Ride Quality with Spacer Kits
It is important to understand that everyone has different goals so take everything you read, see or hear with a grain of salt. You have SR5s with stock shocks and springs, Trails and Off-Road with KDSS and Limited Editions with XREAS. Each of these is going to feel different with a spacer kit.
Our experience has been with an SR5 and a Trail Edition with KDSS. I will break them down.
Leveling Kit Ride quality on SR5
Was ride quality sacrificed with the ProComp kit on the SR5? Yeah, maybe a little.

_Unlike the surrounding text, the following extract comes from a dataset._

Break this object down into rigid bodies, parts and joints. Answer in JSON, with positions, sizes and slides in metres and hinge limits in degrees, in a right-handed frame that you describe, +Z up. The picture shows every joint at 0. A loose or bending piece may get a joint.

On the stock SR5, you may feel body roll, nose dive, slight steering wheel shake when braking, and bad cornering (again, body roll). This is all normal with the 4Runner.

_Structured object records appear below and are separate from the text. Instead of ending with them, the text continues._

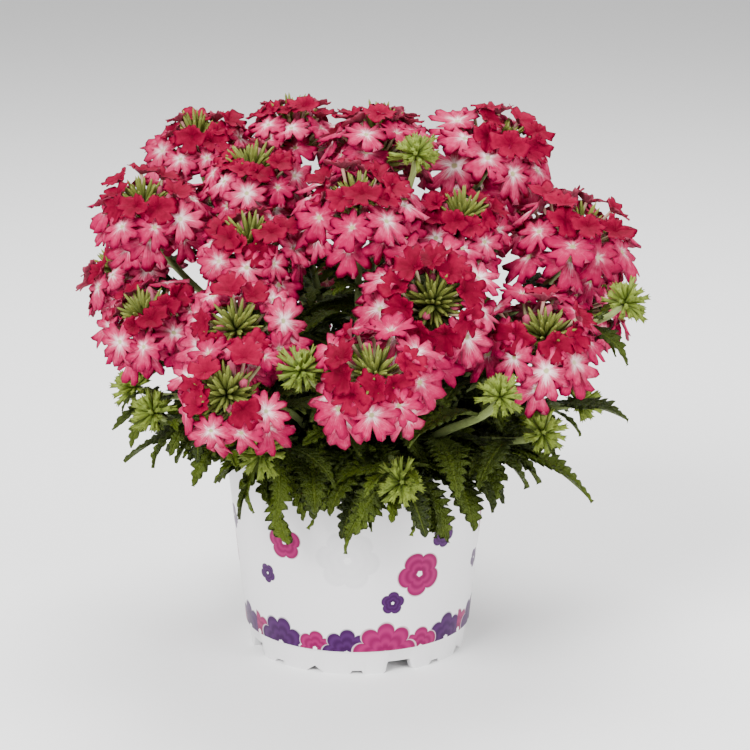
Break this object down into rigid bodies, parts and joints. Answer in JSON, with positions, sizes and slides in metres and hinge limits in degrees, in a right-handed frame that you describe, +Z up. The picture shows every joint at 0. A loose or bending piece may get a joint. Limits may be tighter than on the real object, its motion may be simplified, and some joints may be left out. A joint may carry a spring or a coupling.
{
  "type": "potted verbena",
  "caption": "Bedding verbena in a round nursery pot: domed heads of red and pink five-petalled flowers over toothed green leaves.",
  "frame": {"origin": "on the pot's axis, in the plane of its foot", "axes": "+Z up, the way the plant grows; -Y the front, the side that the plant shows; +X to the right as seen from the front"},
  "size_m": [0.268, 0.279, 0.2608],
  "materials": {
    "pot_plastic": "pale grey-white printed plastic, slightly glossy",
    "soil": "moist dark peat, crumbly and matt",
    "greenery": "hairy green stems, toothed leaves and calyces, satin",
    "petals": "soft petals, crimson in the middle of a head and coral pink outside"
  },
  "bodies": {
    "root": {"pot": "pot_plastic", "soil": "soil", "stem_left_back": "greenery", "flowers_left_back": "petals", "stem_left_top": "greenery", "flowers_left_top": "petals", "stem_left_middle": "greenery", "flowers_left_middle": "petals", "stem_top_left": "greenery", "flowers_top_left": "petals", "stem_top_middle": "greenery", "flowers_top_middle": "petals", "stem_front_middle": "greenery", "flowers_front_middle": "petals", "stem_top_right": "greenery", "flowers_top_right": "petals", "stem_right_middle": "greenery", "flowers_right_middle": "petals", "stem_right_top": "greenery", "flowers_right_top": "petals", "stem_front_left_high": "greenery", "flowers_front_left_high": "petals", "stem_front_left_mid": "greenery", "flowers_front_left_mid": "petals", "stem_left_low": "greenery", "flowers_left_low": "petals", "stem_front_left_low": "greenery", "flowers_front_left_low": "petals", "stem_front_right_mid": "greenery", "flowers_front_right_mid": "petals", "stem_front_low": "greenery", "flowers_front_low": "petals", "stem_right_low": "greenery", "flowers_right_low": "petals", "stem_back_left_high": "greenery", "flowers_back_left_high": "petals", "stem_back_high": "greenery", "flowers_back_high": "petals", "stem_back_right_high": "greenery", "flowers_back_right_high": "petals", "stem_back_left_side": "greenery", "flowers_back_left_side": "petals", "stem_back_right_side": "greenery", "flowers_back_right_side": "petals", "stem_back_left_low": "greenery", "flowers_back_left_low": "petals", "stem_back_right_low": "greenery", "flowers_back_right_low": "petals", "shoot_front": "greenery", "shoot_front_left": "greenery", "shoot_left": "greenery", "shoot_front_right": "greenery", "shoot_right": "greenery", "shoot_right_high": "greenery", "shoot_right_side": "greenery", "shoot_left_side": "greenery", "shoot_back_left": "greenery", "shoot_back_right": "greenery", "shoot_back": "greenery"}
  },
  "joints": []
}
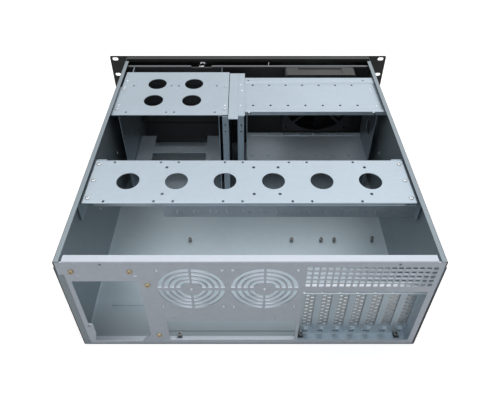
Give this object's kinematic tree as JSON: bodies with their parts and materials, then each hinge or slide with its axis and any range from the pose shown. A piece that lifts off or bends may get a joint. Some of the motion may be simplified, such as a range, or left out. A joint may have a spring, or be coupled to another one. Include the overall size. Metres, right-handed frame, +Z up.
{
  "type": "rackmount server case",
  "caption": "Open empty rackmount server case with drive cages, cross brace, perforated rear panel, slotted card covers, hinged front door, handles and front fan.",
  "frame": {"origin": "middle of the underside of the sheet-metal body", "axes": "+X across the case, to the left of someone who looks at its front from outside; +Y from the front panel to the rear panel; +Z up"},
  "size_m": [0.4826, 0.4678, 0.1765],
  "materials": {
    "zinc_sheet": "galvanised sheet, cool grey, fine spangle",
    "dark_zinc": "galvanised sheet seen in shade",
    "black_paint": "fine-texture black powder coat",
    "zinc_screw": "bright zinc plate",
    "brass_post": "machined brass",
    "nickel_lock": "nickel plate",
    "black_plastic": "moulded black plastic",
    "black_gloss": "moulded black plastic, smooth",
    "filter_foam": "open black foam",
    "circuit_green": "green solder mask",
    "lamp_lens": "tinted clear plastic"
  },
  "bodies": {
    "case": {"bay_blank_1": "black_plastic", "bay_blank_2": "black_plastic", "bay_blank_3": "black_plastic", "bay_cage_top": "zinc_sheet", "bay_shelf": "zinc_sheet", "bay_wall_left": "zinc_sheet", "bay_wall_right": "zinc_sheet", "board_standoffs": "brass_post", "brace_screws": "zinc_screw", "brace_shelf_left": "zinc_sheet", "brace_shelf_right": "zinc_sheet", "bulkhead": "black_paint", "cage_screws": "zinc_screw", "card_comb": "zinc_sheet", "channel_strip": "zinc_sheet", "channel_top": "zinc_sheet", "channel_wall_left": "zinc_sheet", "channel_wall_right": "zinc_sheet", "chassis_body": "zinc_sheet", "control_board": "circuit_green", "drive_wall_left": "zinc_sheet", "drive_wall_right": "zinc_sheet", "dust_filter": "filter_foam", "filter_frame": "black_plastic", "front_fan_frame": "black_plastic", "front_fan_screws": "zinc_screw", "front_panel": "black_paint", "handle_left": "black_paint", "handle_right": "black_paint", "handle_screws": "zinc_screw", "lower_tray": "zinc_sheet", "mid_brace": "zinc_sheet", "panel_switches": "black_gloss", "rear_panel": "zinc_sheet", "rear_screws": "zinc_screw", "slot_cover_1": "zinc_sheet", "slot_cover_2": "zinc_sheet", "slot_cover_3": "zinc_sheet", "slot_cover_4": "zinc_sheet", "slot_cover_5": "zinc_sheet", "slot_cover_6": "zinc_sheet", "slot_cover_7": "zinc_sheet", "slot_frame": "zinc_sheet", "slot_screws": "zinc_screw", "status_leds": "lamp_lens", "upper_tray": "zinc_sheet", "usb_sockets": "zinc_screw"},
    "door": {"door": "black_paint", "hinge_pins": "zinc_screw", "lock_barrel": "nickel_lock", "lock_nut": "zinc_screw"},
    "lock": {"lock_plug": "nickel_lock", "lock_cam": "zinc_screw"},
    "power_button": {"power_button": "black_gloss"},
    "reset_button": {"reset_button": "black_gloss"},
    "fan_rotor": {"front_fan_rotor": "black_plastic"}
  },
  "joints": [
    {"name": "door_hinge", "type": "hinge", "parent": "case", "child": "door", "pos_m": [0.08, -0.2125, 0.0115], "axis": [1, 0, 0], "range_deg": [0, 90]},
    {"name": "lock_turn", "type": "hinge", "parent": "door", "child": "lock", "pos_m": [0.08, -0.21, 0.158], "axis": [0, -1, 0], "range_deg": [0, 90]},
    {"name": "power_press", "type": "slide", "parent": "case", "child": "power_button", "axis": [0, 1, 0], "range_m": [0, 0.0015], "stiffness_N_per_m": 600, "springref_m": -0.001},
    {"name": "reset_press", "type": "slide", "parent": "case", "child": "reset_button", "axis": [0, 1, 0], "range_m": [0, 0.0015], "stiffness_N_per_m": 500, "springref_m": -0.001},
    {"name": "fan_spin", "type": "hinge", "parent": "case", "child": "fan_rotor", "pos_m": [-0.122, -0.175, 0.1106], "axis": [0, 1, 0], "continuous": true}
  ]
}
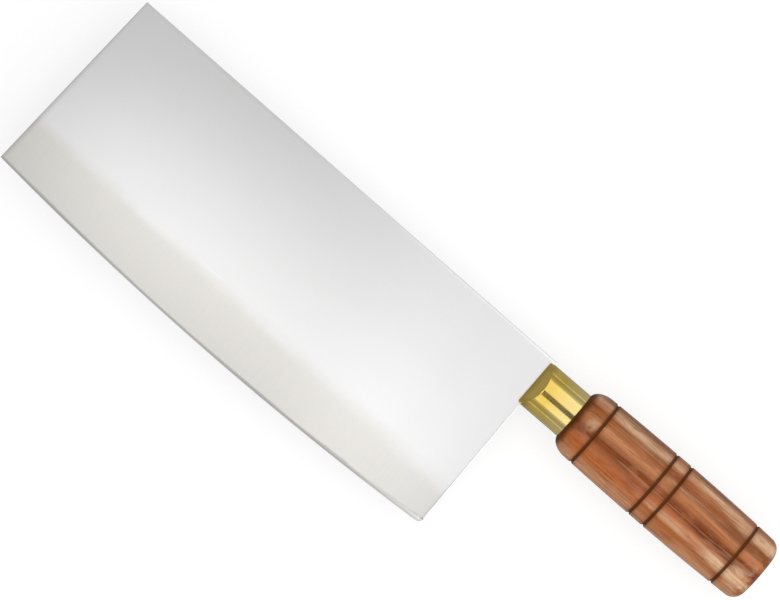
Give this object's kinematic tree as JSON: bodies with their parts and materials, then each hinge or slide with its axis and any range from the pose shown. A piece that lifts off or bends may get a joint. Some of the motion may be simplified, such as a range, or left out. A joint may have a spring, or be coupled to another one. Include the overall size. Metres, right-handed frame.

After installing the ProComp kit on the 4Runner, I noticed the body roll more. I felt the body roll when I backed out of the driveway more. As each wheel drops the curb, you can fell a slight sway from left to right. I also noticed more roll when cornering one-lane winding roads. Braking and nose dive stayed consistent as before, so nothing major here.
Keep in mind, my daily driver is the Trail Edition with KDSS, not the SR5. My daily experience is much stiffer so going from a 4Runner with KDSS to Non-KDSS is a big difference.
The kicker: My girl didn’t notice a difference one way or another after the spacer kit was installed.
If you have an SR5 and you are looking to install a spacer kit, just know that you might feel more body roll. Or, you may not even notice a difference at all.
An upgraded suspension is the only real way to have increased on-road performance handling as well as off-road flex.
Leveling Kit Ride quality with KDSS
My experience was off the lot with a leveling kit on 2014 Trail with KDSS. On the test drive, I noticed a difference from the SR5 to the KDSS but I wasn’t focused on it as much as I should have been. I only really noticed a difference after we bought the second 4Runner a couple of years later in 2016.
The point here is ride quality on a 4Runner with KDSS is better than an SR5, even with a leveling kit. This is also my honest opinion, so again, take it with a grain.
KDSS offers a more stable on-road experience.